Automated computer-based Prediction of Significant Solar Flares in near real-time
Rami S Qahwaji (Bradford University)

The importance of real-time processing of solar data especially for space weather applications is increasing continuously. We present our work on the automated short-term prediction of significant flares using SOHO/MDI images. We have designed a machine-learning system to analyse years of sunspots and flares data to create associations that can be represented using computer-based learning rules. The prediction depends mainly on the McIntosh properties of the sunspot region, which are extracted automatically from real-life images and integrated with the machine learning system to deliver the solar flare predictions.
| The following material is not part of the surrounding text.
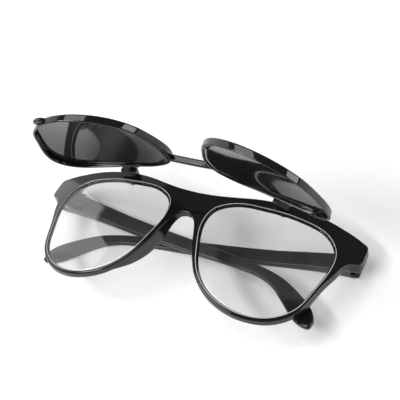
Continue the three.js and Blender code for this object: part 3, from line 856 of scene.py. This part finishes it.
def dark_glass(name):
    """A near-black welding filter, polished, with the faintest green body tint."""
    n = Nodes(name)
    shader = n.node("ShaderNodeBsdfPrincipled")
    n.link(n.blend(n.noise(60, 3), (0.010, 0.011, 0.011), (0.016, 0.018, 0.017)), shader.inputs["Base Color"])
    n.link(n.spread(n.noise(85, 4), 0.025, 0.06), shader.inputs["Roughness"])
    n.link(n.bump(n.noise(45, 1), 0.000004), shader.inputs["Normal"])
    shader.inputs["IOR"].default_value = FILTER_IOR
    shader.inputs["Specular IOR Level"].default_value = FILTER_SHINE
    return n.finish(shader.outputs["BSDF"])


def steel(name, dark, light, rough, stretch):
    """Brushed or turned steel: fine lines along one axis, and a little tarnish."""
    n = Nodes(name)
    shader = n.node("ShaderNodeBsdfPrincipled")
    n.link(n.blend(n.noise(300, 4), dark, light), shader.inputs["Base Color"])
    lines = n.noise(900, 4, stretch)
    n.link(n.spread(lines, rough * 0.75, rough * 1.3), shader.inputs["Roughness"])
    n.link(n.bump(lines, 0.000004), shader.inputs["Normal"])
    shader.inputs["Metallic"].default_value = 1.0
    return n.finish(shader.outputs["BSDF"])


def nylon(name):
    """Matt black washers."""
    n = Nodes(name)
    shader = n.node("ShaderNodeBsdfPrincipled")
    n.link(n.blend(n.noise(800, 4), (0.02, 0.02, 0.02), (0.045, 0.045, 0.043)), shader.inputs["Base Color"])
    n.link(n.spread(n.noise(1500, 3), 0.45, 0.62), shader.inputs["Roughness"])
    n.link(n.bump(n.noise(2600, 3), 0.00001), shader.inputs["Normal"])
    return n.finish(shader.outputs["BSDF"])


FRAME_BLACK = gloss_plastic("frame_gloss", (0.006, 0.006, 0.0065), (0.010, 0.010, 0.0105), 0.06)
SHADE_BLACK = gloss_plastic("shade_gloss", (0.006, 0.006, 0.0065), (0.010, 0.010, 0.0105), 0.06)
# The arms: true black at the hooked ends, lifted to grey along the arm as a painted reflection.
TEMPLE_PAINTED_VEIL = temple_plastic_painted_veil("temple_satin_painted_veil", ((0.048, 0.048, 0.0485), (0.062, 0.062, 0.0625)),
                              ((0.007, 0.007, 0.0075), (0.011, 0.011, 0.0115)), 0.34, 0.09)
HINGE_BLACK = gloss_plastic("flip_hinge_satin", (0.008, 0.008, 0.0085), (0.014, 0.014, 0.0145), 0.16)
CLEAR_GLASS = clear_glass("clear_lens_glass")
GROUND_GLASS_AND_HIGHLIGHT = ground_glass_and_highlight("clear_lens_ground_edge_and_highlight")
DARK_GLASS = dark_glass("dark_lens_glass")
LEAF_STEEL = steel("leaf_steel", (0.42, 0.42, 0.41), (0.62, 0.61, 0.59), 0.30, (0.15, 1, 1))
SCREW_STEEL = steel("screw_steel", (0.38, 0.38, 0.37), (0.58, 0.57, 0.56), 0.28, (1, 0.2, 1))
PIN_STEEL = steel("pin_steel_blackened", (0.05, 0.05, 0.05), (0.13, 0.13, 0.13), 0.32, (0.2, 1, 1))
NYLON = nylon("washer_nylon")

# ---------------------------------------------------------------- assembly
finish_piece(front_frame(), "front", "frame_black", FRAME_BLACK, "front_frame")
finish_piece(shade_frame(), "shade", "shade_black", SHADE_BLACK, "shade_frame")
for side, word in SIDES:
    shell = lens_shell(LENS_BITE, PLATE_FRONT - PLATE_THICKNESS, PLATE_FRONT, side)
    lens = new_piece(f"clear_plate_{word}", shell.verts, shell.faces)
    finish_piece(lens, "front", "clear_lens", CLEAR_GLASS, f"clear_lens_{word}")
    shell = lens_bead(side)
    bead = new_piece(f"clear_plate_edge_{word}", shell.verts, shell.faces)
    finish_piece(bead, "front", "clear_lens", GROUND_GLASS_AND_HIGHLIGHT)
    shell = lens_shell(-SHADE_INSET + LENS_BITE, FILTER_BACK, FILTER_BACK + FILTER_THICKNESS, side)
    filter_plate = new_piece(f"filter_plate_{word}", eased_wrap(shell.verts, side), shell.faces, raised)
    finish_piece(filter_plate, "shade", "dark_lens", DARK_GLASS, f"dark_lens_{word}")
    finish_piece(bracket(side, word), "front", "flip_hinge_black", HINGE_BLACK, f"flip_bracket_{word}")
    finish_piece(temple(side, word), f"{word}_temple", "temple_black", TEMPLE_PAINTED_VEIL, f"temple_{word}")


EDGE_EASE = 0.07
WASHER_EASE = 0.05
NODE_SHARP_ANGLE = math.radians(35)
NODE_EASE_ANGLE = math.radians(40)


def dress(node, material, bevel=EDGE_EASE):
    """A CAD node whose shape is right keeps it, with eased edges and a finish of its own."""
    piece = frame["nodes"][node]
    piece.data.materials.clear()
    piece.data.materials.append(material)
    piece.data.shade_smooth()
    piece.data.set_sharp_from_angle(angle=NODE_SHARP_ANGLE)
    ease = piece.modifiers.new("eased_edges", "BEVEL")
    ease.width = bevel * MM
    ease.segments = 2
    ease.limit_method = "ANGLE"
    ease.angle_limit = NODE_EASE_ANGLE
    ease.use_clamp_overlap = True


for _, word in SIDES:
    dress(f"front_leaf_{word}", LEAF_STEEL)
    dress(f"temple_leaf_{word}", LEAF_STEEL)
    dress(f"hinge_screw_{word}", SCREW_STEEL)
    dress(f"flip_bracket_screw_{word}", SCREW_STEEL)
    dress(f"flip_pin_{word}", PIN_STEEL)
    for end in ("outer", "inner"):
        dress(f"friction_washer_{word}_{end}", NYLON, WASHER_EASE)


# ---------------------------------------------------------------- floor, light and camera
AMBIENT = 0.13  # the world's light on the object
BACKDROP = 1.0  # the world as the camera sees it, past the table
TABLE_HALF = 3.0  # metres
TABLE_WHITE = 0.9
TABLE_GLOW = 0.22
TABLE_ROUGHNESS = 0.9


def floor():
    """A plain pale table, lit a little from within like a light table, and the same all over."""
    mesh = bpy.data.meshes.new("table")
    half = TABLE_HALF
    corners = [(-half, -half, 0), (half, -half, 0), (half, half, 0), (-half, half, 0)]
    mesh.from_pydata(corners, [], [(0, 1, 2, 3)])
    table = bpy.data.objects.new("table", mesh)
    bpy.context.scene.collection.objects.link(table)
    n = Nodes("table_white")
    shader = n.node("ShaderNodeBsdfPrincipled")
    shader.inputs["Base Color"].default_value = (TABLE_WHITE, TABLE_WHITE, TABLE_WHITE, 1)
    shader.inputs["Roughness"].default_value = TABLE_ROUGHNESS
    shader.inputs["Specular IOR Level"].default_value = 0.0
    shader.inputs["Emission Color"].default_value = (1, 1, 1, 1)
    shader.inputs["Emission Strength"].default_value = TABLE_GLOW
    mesh.materials.append(n.finish(shader.outputs["BSDF"]))


def softbox(name, azimuth, elevation, distance, width, height, radiance, upright=False):
    """A rectangular light that faces the spectacles, level if it is upright.

    Azimuth 0 is on the -Y side, 90 on the +X side. The distance and the size are in metres.
    """
    a, e = math.radians(azimuth), math.radians(elevation)
    place = Vector((math.sin(a) * math.cos(e), -math.cos(a) * math.cos(e), math.sin(e)))
    light = bpy.data.lights.new(name, "AREA")
    light.shape = "RECTANGLE"
    light.size = width
    light.size_y = height
    light.energy = radiance * width * height * math.pi
    lamp = bpy.data.objects.new(name, light)
    lamp.location = place * distance
    lamp.rotation_mode = "QUATERNION"
    facing = Vector((place.x, place.y, 0)) if upright else place
    lamp.rotation_quaternion = (-facing).to_track_quat("-Z", "Y")
    bpy.context.scene.collection.objects.link(lamp)


CAMERA_TARGET = Vector((3.02, 17.0, 25.4)) * MM
CAMERA_AZIMUTH = 36.17
CAMERA_ELEVATION = 47.83
CAMERA_ROLL = -16.405
CAMERA_DISTANCE = 413.4 * MM
CAMERA_LENS = 90
CAMERA_SENSOR = 36
CAMERA_CLIP = 0.01


def camera():
    """The camera, aimed at its target and rolled about its line of sight."""
    a, e, roll = (math.radians(v) for v in (CAMERA_AZIMUTH, CAMERA_ELEVATION, CAMERA_ROLL))
    back = Vector((math.sin(a) * math.cos(e), -math.cos(a) * math.cos(e), math.sin(e)))
    right = Vector((0, 0, 1)).cross(back).normalized()
    up = back.cross(right)
    turned_right = right * math.cos(roll) + up * math.sin(roll)
    turned_up = up * math.cos(roll) - right * math.sin(roll)
    data = bpy.data.cameras.new("camera")
    data.lens = CAMERA_LENS
    data.sensor_width = CAMERA_SENSOR
    data.clip_start = CAMERA_CLIP
    eye = bpy.data.objects.new("camera", data)
    turn = Matrix((turned_right, turned_up, back)).transposed().to_4x4()
    eye.matrix_world = Matrix.Translation(CAMERA_TARGET + back * CAMERA_DISTANCE) @ turn
    bpy.context.scene.collection.objects.link(eye)
    bpy.context.scene.camera = eye


def world():
    """A dim, even light from all round, which the camera sees as a white backdrop."""
    made = bpy.data.worlds.new("studio")
    made.use_nodes = True
    background = made.node_tree.nodes["Background"]
    background.inputs["Color"].default_value = (1, 1, 1, 1)
    path = made.node_tree.nodes.new("ShaderNodeLightPath")
    strength = made.node_tree.nodes.new("ShaderNodeMapRange")
    strength.inputs["To Min"].default_value = AMBIENT
    strength.inputs["To Max"].default_value = BACKDROP
    made.node_tree.links.new(path.outputs["Is Camera Ray"], strength.inputs["Value"])
    made.node_tree.links.new(strength.outputs["Result"], background.inputs["Strength"])
    bpy.context.scene.world = made


floor()
world()
softbox("wall_left", -98, 24.9, 1.2125, 1.12, 0.98, 1.35, upright=True)
softbox("wall_back", -133, 17, 1.15, 0.32, 0.7, 0.36, upright=True)
softbox("overhead", -81, 70.8, 0.9, 0.45, 0.51, 3.6)
softbox("key_front", -42.5, 50.9, 0.9, 0.75, 0.14, 16)
softbox("side_right", 103, 18, 1.0, 0.42, 0.42, 5)
camera()
bpy.context.scene.view_settings.view_transform = "Standard"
Our solar flare prediction tool is available publicly at http://spaceweather.inf.brad.ac.uk/. In this presentation, we will discuss the evaluation of the solar flare prediction system. Also we will introduce some of the future research directions in terms of studying the magnetic properties and the flaring history of active regions to deliver enhanced predictions.
Hard X-ray emission from a flare-related jet
Hazel Bain and Lyndsay Fletcher (University of Glasgow)

We report the first observation of hard X-ray emission formed in a coronal jet. The event occurred on the 22nd of August 2002 and its evolution was observed by a number of instruments. In particular we study the pre-impulsive and impulsive phase of the flare using data from RHESSI, TRACE and the Nobeyama Radioheliograph. During this period RHESSI observed significant hard X-ray emission to energies as high as 50 keV in the jet. RHESSI spectroscopy suggests a temperature of the order ~20 MK for the jet material. Radio observations from the Nobeyama Radioheliograph show a positive spectral index for the ejected material, which may be explained by optically-thick gyrosynchrotron emission from non-thermal electrons in the jet.